Task goal: Give the data again exactly, from its opening line through the line in which "streaks, scores = grinding(flat, x, y, outwards, rim)" appears.
================
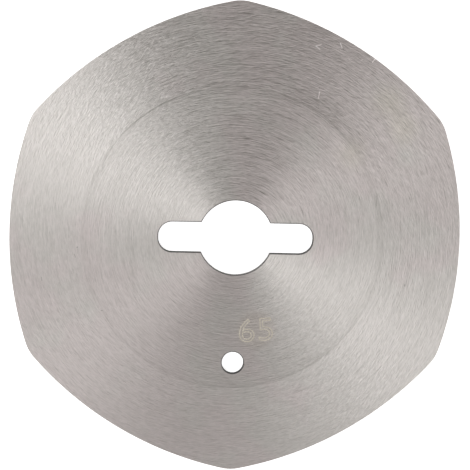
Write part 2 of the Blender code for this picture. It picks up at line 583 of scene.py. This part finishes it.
# %% Write the ground finish
def ground_finish():
    """Bright steel with its grinding marks, the taper's ring, stains and scratches."""
    material, sockets, blank = start_finish("ground_steel_finish", {
        "Metallic": 1.0,
        "Anisotropic": STEEL_ANISOTROPY,
        "Anisotropic Rotation": QUARTER_TURN,
    })
    flat, x, y = blade_place(blank)
    outwards = flat.node("VectorMath", {"operation": "NORMALIZE"}, {0: flat})
    upper = upper_face(blank, BACK_REACH)
    past_ring = distance(flat, RING_SHIFT / MM) - RING_RADIUS / MM
    rim = past_ring.rise(-RING_BLEND, RING_BLEND) * upper
    streaks, scores = grinding(flat, x, y, outwards, rim)

    # Painted shade: a thin dark line along the taper's crease, darker in some directions
    painted_ring_shade_line = abs(past_ring).rise(RING_SHADE_LINE_REACH, RING_SHADE_LINE_CORE) * painted_ring_shade_depth(outwards)
    # Painted shade: a soft dark band just inside the taper's crease, on the worked face
    ring_shade = past_ring.rise(-RING_SHADE_REACH, -RING_SHADE_CORE) * (upper - rim)
    brightness = BASE_BRIGHTNESS + streaks * STREAK_CONTRAST - scores * SCORE_CONTRAST
    brightness = brightness - painted_ring_shade_line * upper * RING_SHADE_LINE_CONTRAST
    brightness = brightness - ring_shade * RING_SHADE_CONTRAST
    # Painted highlight and painted shade on two stretches of the rim, and real scratches on the
    # worked face
    brightness = brightness + painted_rim_light_and_shade(outwards, past_ring) * rim + wear(x, y) * upper
    steel = brightness.tint(DULL_STEEL, BRIGHT_STEEL)
    feed(steel.stain(stains(flat, outwards, upper)), sockets["Base Color"])
    feed(STEEL_ROUGHNESS + streaks * STREAK_ROUGHENING, sockets["Roughness"])

    fall = past_ring.math("MAXIMUM", past_ring, 0.0) * upper
    height = streaks * STREAK_HEIGHT - fall * GRIND_TILT
    bump = blank.node("Bump", {}, {"Height": height, "Distance": MM})
    feed(bump, sockets["Normal"])
    return material


# %% [markdown]
# ## The other finishes
# Not all of the steel is ground the same way. The key slots and the pin hole were punched
# before hardening and nobody cleans them, so their walls stay dark and rough, and they are
# painted nearly black besides, as painted shade inside the holes. The bore has to run true
# on its hub, so it is reamed. The lips of all three were brushed, and they are painted dark
# as painted shade, so each hole shows a thin dark line round it. The cutting bevel
# underneath is honed along its edge, and the engraved grooves have a pale, matt floor.

# %% Five small finishes
GRAIN_DETAIL = 3.0
GRAIN_CONTRAST = 2
GRAIN_ROUGHENING = 0.2


def plain_finish(name, colour, metallic, roughness, grain_scale, grain_share):
    """A finish with one colour, made uneven by a fine grain in colour and roughness."""
    material, sockets, blank = start_finish(name, {"Metallic": metallic})
    place = blank.node("TexCoord", {}, {}, "Object")
    amounts = {"Vector": place, "Scale": grain_scale / MM, "Detail": GRAIN_DETAIL}
    grain = blank.node("TexNoise", {}, amounts) - 0.5
    dark = tuple(part * (1 - grain_share) for part in colour) + (1.0,)
    light = tuple(min(1.0, part * (1 + grain_share)) for part in colour) + (1.0,)
    feed((0.5 + grain * GRAIN_CONTRAST).tint(dark, light), sockets["Base Color"])
    feed(roughness + grain * GRAIN_ROUGHENING, sockets["Roughness"])
    return material


# Name, colour, metallic, roughness, and the grain's lumps to a millimetre and strength
FINISHES = [
    ground_finish(),
    plain_finish("engraved_groove", (0.645, 0.60, 0.515), 0.3, 0.6, 6.0, 0.15),
    # Painted shade: the punched walls are dark unground steel, and painted nearly black for the
    # shade inside the holes as well
    plain_finish("punched_wall_painted_shade", (0.015, 0.014, 0.013), 0.0, 0.8, 4.0, 0.3),
    plain_finish("reamed_wall", (0.30, 0.29, 0.28), 0.0, 0.5, 5.0, 0.1),
    # Painted shade: the brushed lips round the holes are painted dark, so each hole shows a
    # thin dark line
    plain_finish("brushed_lip_painted_shade", (0.13, 0.125, 0.12), 0.2, 0.6, 5.0, 0.15),
    plain_finish("honed_bevel", (0.66, 0.645, 0.63), 1.0, 0.22, 3.0, 0.12),
]
GROUND, GROOVE, PUNCHED, REAMED, LIP, HONED = range(len(FINISHES))
print("nodes in each finish:", [len(finish.node_tree.nodes) for finish in FINISHES])

# %% Give each face its finish
OUTSIDE_HOLES = 24.0 * MM
BORE_REACH = 5.3 * MM
NUMBER_REACH = 3.8 * MM
GROOVE_TOP = TOP - 0.001 * MM
FLAT_FACE = 0.99999
SLOPING_LIP = 0.98
UPRIGHT_WALL = 0.5
SHARP_ANGLE = radians(15)


def finish_of(face):
    """Which finish a face of the blade has, from its place and the way it looks."""
    middle = face.center.xy.length
    steepness = abs(face.normal.z)
    if middle > OUTSIDE_HOLES:
        return HONED if -FLAT_FACE < face.normal.z < UPRIGHT_WALL else GROUND
    if (face.center.xy - Vector(NUMBER_PLACE) * MM).length < NUMBER_REACH:
        return GROOVE if TOP / 2 < face.center.z < GROOVE_TOP else GROUND
    if steepness < UPRIGHT_WALL:
        return REAMED if middle < BORE_REACH else PUNCHED
    # The lips round the holes take the finish that is painted dark as their shade
    return LIP if steepness < SLOPING_LIP else GROUND


for finish in FINISHES:
    blade.data.materials.append(finish)
blade.data.shade_smooth()
blade.data.set_sharp_from_angle(angle=SHARP_ANGLE)
for polygon in blade.data.polygons:
    polygon.material_index = finish_of(polygon)
    if abs(polygon.normal.z) > FLAT_FACE:
        polygon.use_smooth = False
print("faces per finish:", [sum(p.material_index == number for p in blade.data.polygons)
                            for number in range(len(FINISHES))])
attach(blade, "root")
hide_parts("blade")

# %% [markdown]
# ## Floor
# The blade lies on white paper that fills the picture. Lighting paper until it is white
# would wash out the steel, so the paper is a plain pale sheet that also glows a little, and
# only for rays that come from the camera, from metal or through glass. The lamps still
# light it, so the blade keeps its thin shadow. It lies a hair below the blade, because two
# faces in the same plane would speckle.

# %% White paper
FLOOR_SIZE = 4.0
PAPER_COLOUR = (0.8, 0.8, 0.8, 1.0)
PAPER_ROUGHNESS = 0.9
PAPER_GLOW = 0.8
GLOW_COLOUR = (1.0, 1.0, 1.0, 1.0)
PAPER_GAP = 0.01 * MM

bm = bmesh.new()
bmesh.ops.create_grid(bm, x_segments=1, y_segments=1, size=FLOOR_SIZE / 2)
bmesh.ops.translate(bm, verts=bm.verts, vec=(0, 0, low.z - PAPER_GAP))
floor = bpy.data.objects.new("floor", bpy.data.meshes.new("floor"))
bm.to_mesh(floor.data)
bm.free()
scene.collection.objects.link(floor)
paper, paper_sockets, blank = start_finish("white_paper", {
    "Base Color": PAPER_COLOUR,
    "Roughness": PAPER_ROUGHNESS,
    "Emission Color": GLOW_COLOUR,
})
seen = blank.node("LightPath", {}, {}, "Is Camera Ray")
seen = seen.math("MAXIMUM", seen, blank.node("LightPath", {}, {}, "Is Glossy Ray"))
seen = seen.math("MAXIMUM", seen, blank.node("LightPath", {}, {}, "Is Transmission Ray"))
feed(seen * PAPER_GLOW, paper_sockets["Emission Strength"])
floor.data.materials.append(paper)
floor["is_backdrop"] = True
print("the paper is", FLOOR_SIZE, "m wide and lies", PAPER_GAP / MM, "mm below the blade")

# %% [markdown]
# ## Light
# Fans of light on ground steel show where the lamps stand: steel at some angle round the
# bore shines when a lamp stands at that angle or opposite it. So the lamps ring the table,
# strong on the left and weaker on the right and in front, and nothing stands behind, which
# leaves the dark wedge above the bore. Tall soft boxes, set high, let the fans keep their
# length without a glare that would bleach the blade from lower down. The dim warm room fills
# what they leave.

# %% Sizes and places of the lamps
ROOM_COLOUR = (1.0, 0.95, 0.91, 1.0)
ROOM_STRENGTH = 0.24
BOX_DISTANCE = 600 * MM
BOX_ELEVATION = radians(52)
BOX_WIDTH = 300 * MM
BOX_HEIGHT = 560 * MM
# Name, azimuth in degrees anticlockwise from +x, and power in watts
SOFT_BOXES = [
    ("right_box", 20, 0.315),
    ("left_box", 140, 0.35),
    ("left_middle_box", 160, 0.55),
    ("far_left_box", 180, 0.275),
    ("near_left_box", 220, 0.295),
    ("front_left_box", 240, 0.235),
    ("front_box", 280, 0.235),
    ("front_middle_box", 300, 0.07),
    ("front_right_box", 320, 0.225),
    ("far_right_box", 340, 0.18),
]

# %% The room and its soft boxes
world = bpy.data.worlds.new("studio")
scene.world = world
world.use_nodes = True
world.node_tree.nodes["Background"].inputs["Color"].default_value = ROOM_COLOUR
world.node_tree.nodes["Background"].inputs["Strength"].default_value = ROOM_STRENGTH


def add_soft_box(name, azimuth, power):
    """A tall soft box that looks down at the blade from one side."""
    data = bpy.data.lights.new(name, "AREA")
    data.shape = "ELLIPSE"
    data.size = BOX_WIDTH
    data.size_y = BOX_HEIGHT
    data.energy = power
    around = radians(azimuth)
    level = Vector((cos(around), sin(around), 0))
    towards_box = level * cos(BOX_ELEVATION) + Vector((0, 0, sin(BOX_ELEVATION)))
    box = bpy.data.objects.new(name, data)
    box.location = towards_box * BOX_DISTANCE
    box.rotation_euler = towards_box.to_track_quat("Z", "Y").to_euler()
    scene.collection.objects.link(box)


for soft_box in SOFT_BOXES:
    add_soft_box(*soft_box)
print(len(SOFT_BOXES), "soft boxes of", round(sum(row[2] for row in SOFT_BOXES), 2), "W in all")

# %% [markdown]
# ## Last measurements
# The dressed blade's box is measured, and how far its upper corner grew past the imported
# solid's box is printed. The dressed blade has to stay inside the imported solid's box.

# %% Print how far the box grew
blade_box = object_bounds()
grown = [round((dressed - bare) / MM, 4) for dressed, bare in zip(blade_box[1], cad_box[1])]
print("the dressing grew the upper corner of the box by, in mm:", grown)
================
Output for this task:
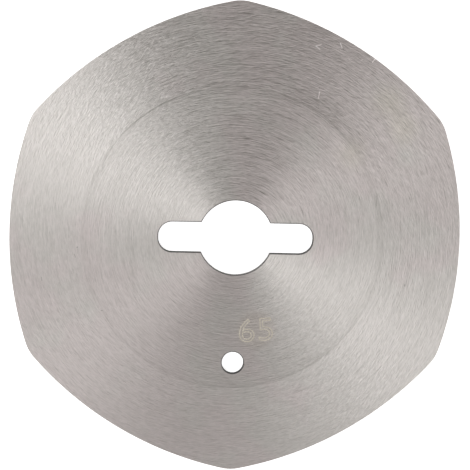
Write part 2 of the Blender code for this picture. It picks up at line 583 of scene.py. This part finishes it.
# %% Write the ground finish
def ground_finish():
    """Bright steel with its grinding marks, the taper's ring, stains and scratches."""
    material, sockets, blank = start_finish("ground_steel_finish", {
        "Metallic": 1.0,
        "Anisotropic": STEEL_ANISOTROPY,
        "Anisotropic Rotation": QUARTER_TURN,
    })
    flat, x, y = blade_place(blank)
    outwards = flat.node("VectorMath", {"operation": "NORMALIZE"}, {0: flat})
    upper = upper_face(blank, BACK_REACH)
    past_ring = distance(flat, RING_SHIFT / MM) - RING_RADIUS / MM
    rim = past_ring.rise(-RING_BLEND, RING_BLEND) * upper
    streaks, scores = grinding(flat, x, y, outwards, rim)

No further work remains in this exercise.